Task description:
Return all of the lines below exactly as they are.

#### Dataset extract ####

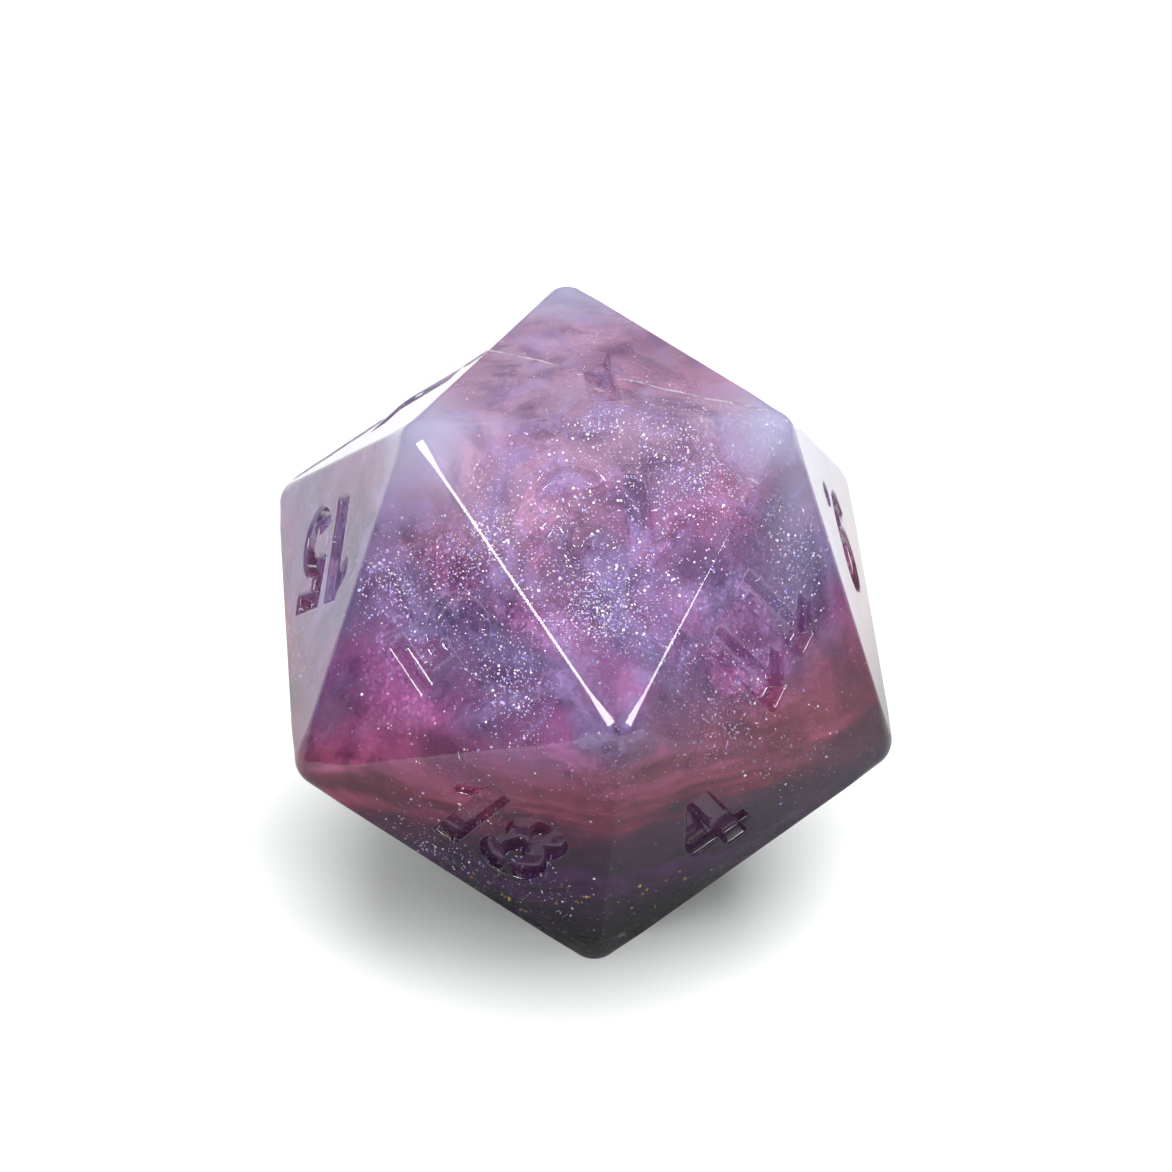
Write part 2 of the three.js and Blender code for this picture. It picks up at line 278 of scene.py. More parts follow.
def outline_distance(points, loop):
    """Signed distance from each point to a closed outline, negative inside."""
    start = loop[None]
    run = np.roll(loop, -1, 0)[None] - start
    offset = points[:, None] - start
    share = np.clip((offset * run).sum(-1) / (run * run).sum(-1), 0, 1)
    gap = np.linalg.norm(offset - share[..., None] * run, axis=-1).min(1)
    above, end_above = offset[..., 1] >= 0, offset[..., 1] - run[..., 1] >= 0
    side = run[..., 0] * offset[..., 1] - run[..., 1] * offset[..., 0]
    turns = (above & ~end_above & (side < 0)).sum(1) - (~above & end_above & (side > 0)).sum(1)
    return np.where(turns != 0, -gap, gap)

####

Task response:
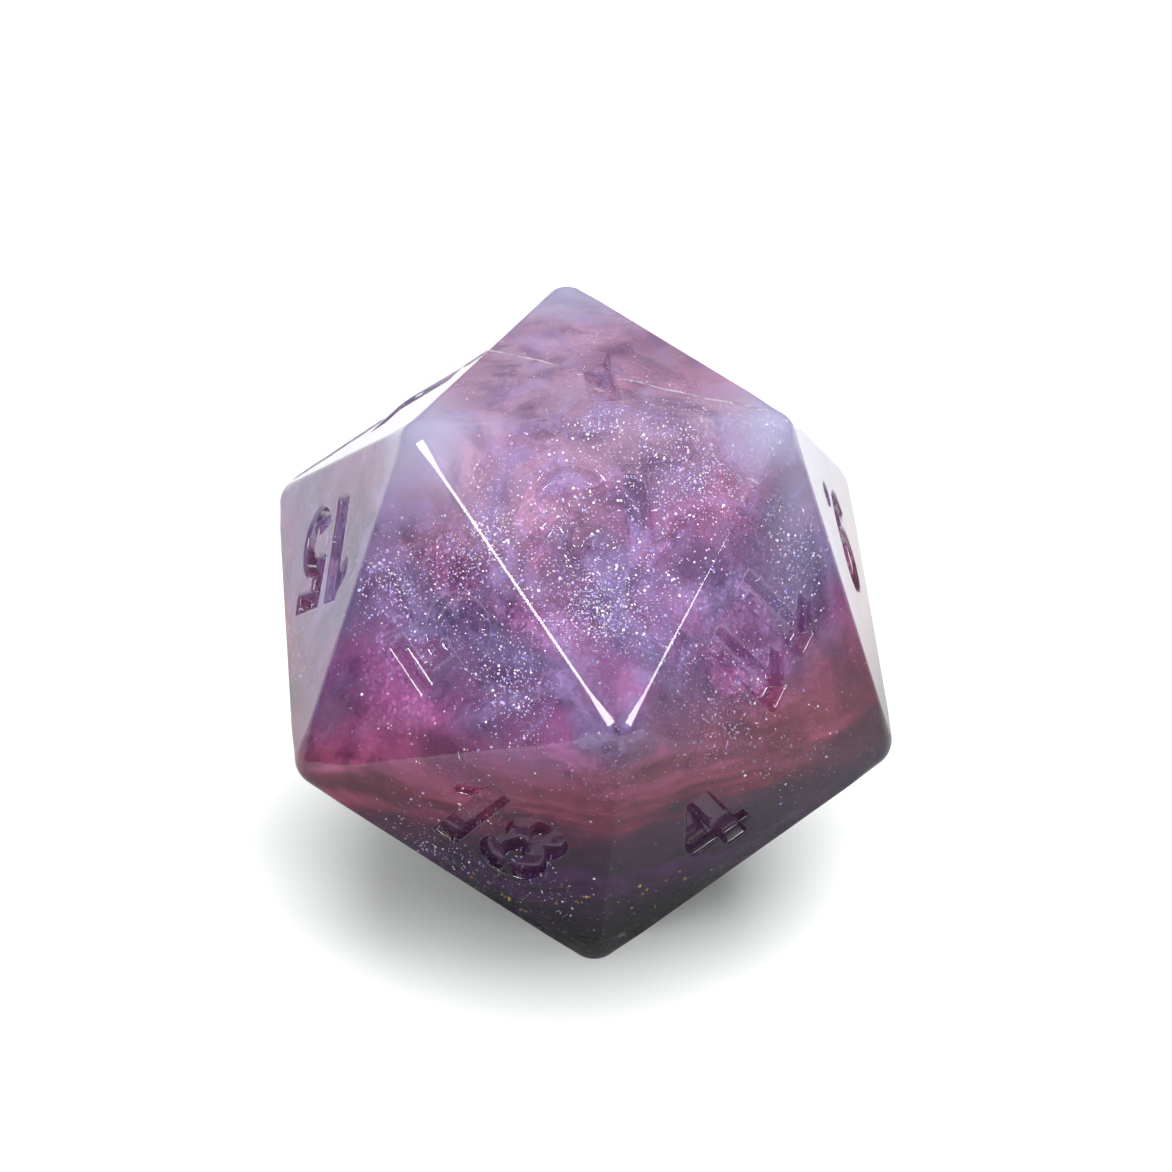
Write part 2 of the three.js and Blender code for this picture. It picks up at line 278 of scene.py. More parts follow.
def outline_distance(points, loop):
    """Signed distance from each point to a closed outline, negative inside."""
    start = loop[None]
    run = np.roll(loop, -1, 0)[None] - start
    offset = points[:, None] - start
    share = np.clip((offset * run).sum(-1) / (run * run).sum(-1), 0, 1)
    gap = np.linalg.norm(offset - share[..., None] * run, axis=-1).min(1)
    above, end_above = offset[..., 1] >= 0, offset[..., 1] - run[..., 1] >= 0
    side = run[..., 0] * offset[..., 1] - run[..., 1] * offset[..., 0]
    turns = (above & ~end_above & (side < 0)).sum(1) - (~above & end_above & (side > 0)).sum(1)
    return np.where(turns != 0, -gap, gap)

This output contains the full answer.